Semaj Mahgih said...

'It's too sad, all those children are going to reach adulthood at the end of the thirties and then be killed in the war’.

She was so right.

I Beatrice said...

Skipping Swallows and Amazons to go straight to Atonement .... I'm lost in awe of today's young, who have a street wisdom we could never have dreamt of, in our oh-so-idiotically-cocooned youth!

Is this a good thing or a bad I ask myself? And haven't yet come up with an answer.

Good to see you back on such sparkling form though, Rilly.

Calamity Jane said...

I used to have a Swallows & Amazons story on on an LP. Now that's going back a bit.

Expatmum said...

I still say it's TEASMAID, as in the gal that makes your tea, but this debate's been done if I remember correctly.
And oh god, I have a couple of days in the Lakes this July - the wet season!

Anonymous said...

Hi, I'm writing a feature for a national broadsheet on the boom in blogging mums. I love your blog and wondered if you would be interested in talking to me. tamsink@blueyonder.co.uk

Mopsa said...

Rilly - fame beckons! A broadsheet no less! I think you have a delicious smattering of the red tops about you too though...

Mopsa said...

Shit! Forgot to add that I don't believe for a moment that you ARE a mum....

Frog in the Field said...

Rilly, are you a secret agent?
Is MFI hunting you down oh, I mean MI5.
I hated the Lake District when I went there years ago, too damp, too many walkers, too many camping shops. The tea rooms were all full of steaming people in soaked clothing, very wise staying in your room.

Anonymous said...

Put a kiddies in a movie and it instantly becomes a family classic. Even when close cousin to Steven King - ferouscious characterization of cold-heartedness. Granite came to mind. Plot flaw: We are not privy to inquisition of said taken advantage of, young girl. Blank! A total blank! In order to manipulate plot, in a Godly manner. McEwen is a master at it. Look at Cement Garden or On Chesil Beach! Each includes material about incest. Each is a passive-agressive missle into the weird and useless world of childhood. The child characters in each of his books, or when they are included as part of the mix, have virtually no voice, no spine, no soul. What morons, the police were in their questioning! Anways, the whole entire story crumbled in a heap and was tainted for me in ridiculousness.

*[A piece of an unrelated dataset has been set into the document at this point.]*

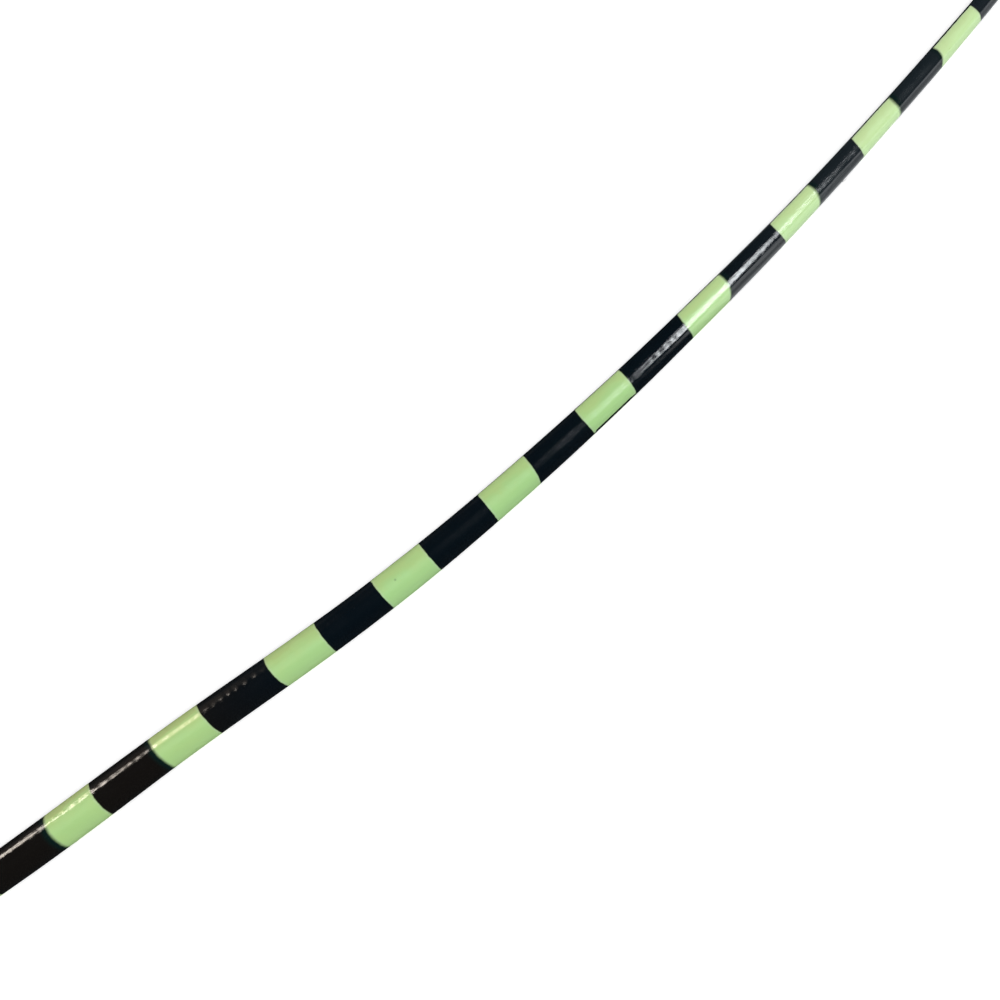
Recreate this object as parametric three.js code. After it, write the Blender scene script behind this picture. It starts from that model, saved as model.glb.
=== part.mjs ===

But the Lake District! Is it not marvelous? I've visited six times! Gave someone a blow job whilst gazing upon the mountaineering of the 'Old Man'. Love the gingerbread in Grasmere and the very idea of faultering my footsteps on the rejenertated soil of Wordsworth and Coleridge. Two poetic junkies of the cool brand.

Hadriana's Treasures said...

Said article in DT by Tamsin Kelly (anonymous) has got me blogging...so the blame's on her!

You musn't have talked though as she has you down as "two men"...or does she mean "toon" as in "Toon Army"? Could you be a whole regiment of fit Georgie blokes...now there's a thought!